Extrusion and Coating
Extrusion Process – Aluminum is heated and forced through dies to create window frame shapes. While efficient, this process consumes energy and can produce waste.
Powder Coating & Anodizing – These finishing techniques enhance aluminum’s durability and resistance to corrosion. While powder coating is relatively eco-friendly, anodizing involves the use of chemicals that require proper disposal to prevent environmental harm.
- Energy Consumption and Carbon Footprint
The carbon footprint of manufacturing thermal break aluminum windows varies based on production techniques and energy sources used. The aluminum industry is transitioning toward low-carbon production by incorporating
Hydroelectric-powered smelting plants to reduce fossil fuel dependency.
Recycled aluminum, which requires 95% less energy than producing primary aluminum, significantly cutting CO₂ emissions.

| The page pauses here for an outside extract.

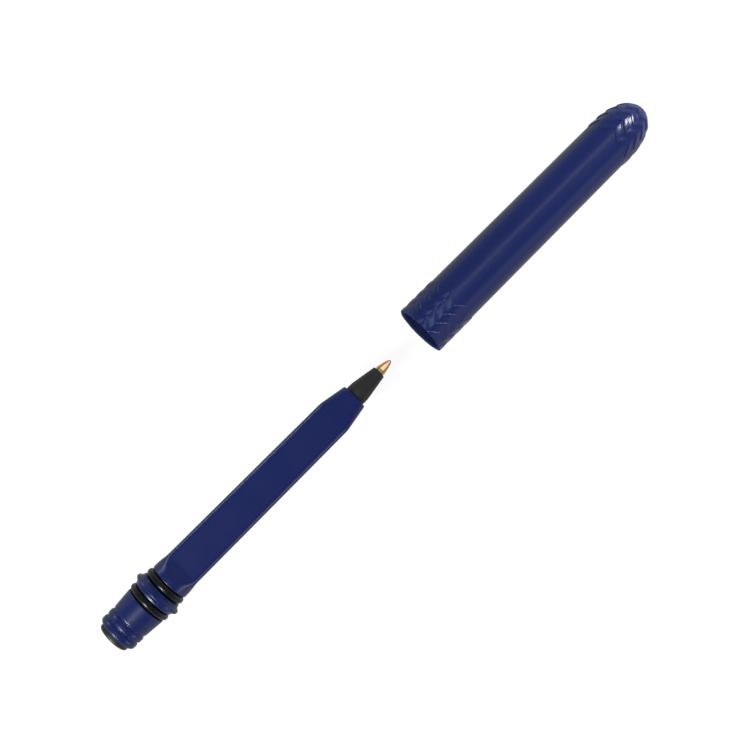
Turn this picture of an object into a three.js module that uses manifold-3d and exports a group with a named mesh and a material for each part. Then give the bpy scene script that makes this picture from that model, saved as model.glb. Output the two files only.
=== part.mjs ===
// A pocket ballpoint pen with its cap pulled off and lying in line ahead of the writing point.
// The barrel has a round tail stub, a collar between two O-rings, and a three-sided grip.
// The cap slides back over the grip until its rim meets the collar, or goes on the stub as a tail.
// Millimetres, +X from the tail to the cap's closed end, +Z up. Stations run along the pen's axis
// from the tail end; the finished group is moved so that its origin is under the middle of the pen.
import * as THREE from "three";
import { mergeVertices } from "three/addons/utils/BufferGeometryUtils.js";
import Module from "manifold-3d";

const wasm = await Module();
wasm.setup();

// Fits
const pressFit = 0.05; // radial, between pieces pushed together for good
const seatGap = 0.05; // along the axis, between shoulders that meet
const sealFit = 0.17; // radial, between the front O-ring and the cap's mouth
const capRunning = 0.2; // radial, between the grip's corners and the cap's bore
const overshoot = 1; // how far a cutting tool runs past a face

// End plug in the tail
const plugHeadLength = 1.25;
const plugHeadRadius = 4.05;
const plugEdge = 0.9;
const plugSpigotLength = 6.9;
const plugSpigotRadius = 2.95;
const plugLeadIn = 0.4;

// Tail stub of the barrel, with two snap ribs, widening towards the collar
const stubLength = 9.4;
const stubTailRadius = 5.04;
const stubWaistRadius = 4.96; // just after the last notch
const stubCollarRadius = 5.37;
const stubEndRound = 1.0;
const snapRibCount = 2;
const snapRibPitch = 2.0;
const snapNotchDepth = 0.45;
const snapNotchHalf = 0.45; // half of a notch's length

// O-rings and the collar between them
const rearRingSection = 1.8;
const rearRingOuter = 5.7;
const frontRingSection = 1.8;
const frontRingOuter = 5.45;
const grooveSlack = 0.4; // along the axis, round each ring
const grooveDrop = 0.1; // how far each groove's edge is eased, radially
const grooveEase = 0.2; // and along the axis, on the stub's side
const collarFoot = 5.57;
const collarCrest = 6.35;
const collarCrestWidth = 0.5;
const collarCrestRound = 0.1;
const collarRearFlank = 0.78;
const collarFrontFlank = 0.58;
const collarRearLand = 0.35; // between each groove and the collar's foot
const collarFrontLand = 0.64;

// Three-sided grip
const shoulderRadius = 5.07;
const shoulderLength = 1.3;
const shoulderRound = 0.3;
const blendLength = 3.6;
const blendRows = 4;
const gripFlat = 3.25; // from the axis to each flat
const gripRearReach = 5.25; // from the axis to a corner, at the tail end of the flats
const gripFrontReach = 5.05;
const gripLength = 48.5;
const noseLength = 7.65;
const noseReach = 3.47;
const noseFlat = 3.12;
const noseBendLength = 1.4;
const noseBendRows = 3;
const noseEndRound = 0.25;

// Bores of the barrel
const boreRadius = 2.35;

// Nose cone, which holds the writing point and carries the ink tube
const coneLandRadius = 2.72;
const coneLandLength = 1.75;
const coneLength = 6.55;
const coneTipRadius = 1.65;
const coneTipRound = 0.15;
const coneSpigotLength = 12;
const nippleRadius = 1.2;
const nippleLength = 4.5;
const nippleLeadIn = 0.3;
const inkChannelRadius = 0.5;

// Writing point and ball
const pointShankRadius = 1.0;
const pointShankLength = 3.6;
const pointShankChamfer = 0.14;
const pointHeadRadius = 1.25;
const pointHeadLength = 0.8;
const pointEaseLength = 0.2; // between the head and the cone
const pointConeRadius = 1.19;
const pointBendLength = 1.4; // from the cone's start to where it steepens
const pointBendRadius = 0.87;
const pointLength = 3.91; // head's shoulder to the ball's front
const pointChannelRadius = 0.3;
const pointLipWall = 0.05;
const pointLipSlope = 0.14; // length of the steeper cone behind the lip
const ballRadius = 0.4;
const ballClearance = 0.03;
const ballProud = 0.26; // how far the ball stands out of its lip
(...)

Sustainable manufacturing certifications, such as LEED and Cradle to Cradle, which encourage eco-friendly processes.
- Waste Generation and Recycling
Aluminum Waste
During manufacturing, aluminum scrap is generated from cutting and extrusion. Fortunately, aluminum is 100% recyclable without quality loss. Many manufacturers implement closed-loop recycling systems, where scrap aluminum is re-melted and reused in production, minimizing waste.

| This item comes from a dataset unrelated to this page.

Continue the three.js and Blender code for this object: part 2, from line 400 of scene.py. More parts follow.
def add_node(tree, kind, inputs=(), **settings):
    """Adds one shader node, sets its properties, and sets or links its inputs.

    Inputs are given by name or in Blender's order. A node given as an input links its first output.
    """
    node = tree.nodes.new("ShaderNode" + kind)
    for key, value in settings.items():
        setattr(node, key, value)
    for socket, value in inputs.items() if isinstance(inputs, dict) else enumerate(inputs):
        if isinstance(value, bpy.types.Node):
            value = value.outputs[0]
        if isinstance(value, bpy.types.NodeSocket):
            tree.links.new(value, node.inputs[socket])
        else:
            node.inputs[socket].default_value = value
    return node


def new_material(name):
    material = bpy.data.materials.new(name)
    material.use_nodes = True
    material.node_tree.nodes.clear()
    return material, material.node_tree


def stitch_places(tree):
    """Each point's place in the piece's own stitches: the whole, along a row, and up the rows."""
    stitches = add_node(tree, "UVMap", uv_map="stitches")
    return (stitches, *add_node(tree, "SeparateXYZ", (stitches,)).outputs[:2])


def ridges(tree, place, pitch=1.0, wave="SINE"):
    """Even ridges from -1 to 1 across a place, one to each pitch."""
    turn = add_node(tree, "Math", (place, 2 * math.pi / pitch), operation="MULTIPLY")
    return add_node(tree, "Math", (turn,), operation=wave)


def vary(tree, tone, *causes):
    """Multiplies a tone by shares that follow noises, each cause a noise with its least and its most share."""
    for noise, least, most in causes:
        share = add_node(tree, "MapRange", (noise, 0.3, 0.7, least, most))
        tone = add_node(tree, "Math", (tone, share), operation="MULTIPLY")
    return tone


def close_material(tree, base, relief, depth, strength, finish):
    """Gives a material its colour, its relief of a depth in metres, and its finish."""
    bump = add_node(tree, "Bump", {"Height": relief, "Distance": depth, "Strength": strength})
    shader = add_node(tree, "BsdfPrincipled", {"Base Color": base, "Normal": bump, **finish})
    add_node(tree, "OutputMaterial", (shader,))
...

Plastic and Chemical Waste
The insulating thermal break material and coatings produce some non-biodegradable waste. However, advancements in sustainable polyamide production and water-based coatings are helping reduce environmental impact.
- Transportation and Supply Chain Impact
The environmental footprint of thermal break aluminum windows extends beyond production to transportation. Since aluminum is lightweight yet strong, it requires less fuel for transport compared to heavier materials like steel. However, global supply chains increase emissions from shipping and logistics. Manufacturers are addressing this by
Sourcing local aluminum and materials to cut down transportation emissions.
Using electric and hybrid vehicles for distribution.
- Long-Term Environmental Benefits
Energy Efficiency and Carbon Reduction
Despite the energy-intensive manufacturing process, thermal break aluminum windows significantly reduce heating and cooling energy consumption in buildings, leading to long-term carbon savings. By minimizing thermal transfer, they contribute to lower emissions from HVAC systems and support sustainable architecture.
Durability and Lifespan
Thermal break aluminum windows have a lifespan of 40–50 years, reducing the need for frequent replacements and lowering material consumption over time. Their recyclability at the end of life also supports a circular economy.
Conclusion
While the manufacturing of thermal break aluminum windows has an environmental impact, industry innovations are making the process more sustainable. The shift toward recycled aluminum, energy-efficient production, and eco-friendly coatings is helping reduce emissions and resource consumption. Additionally, the long-term benefits of energy efficiency, durability, and recyclability make thermal break aluminum windows a strong choice for sustainable construction. By choosing products from manufacturers committed to sustainable practices, builders and homeowners can further minimize their environmental footprint.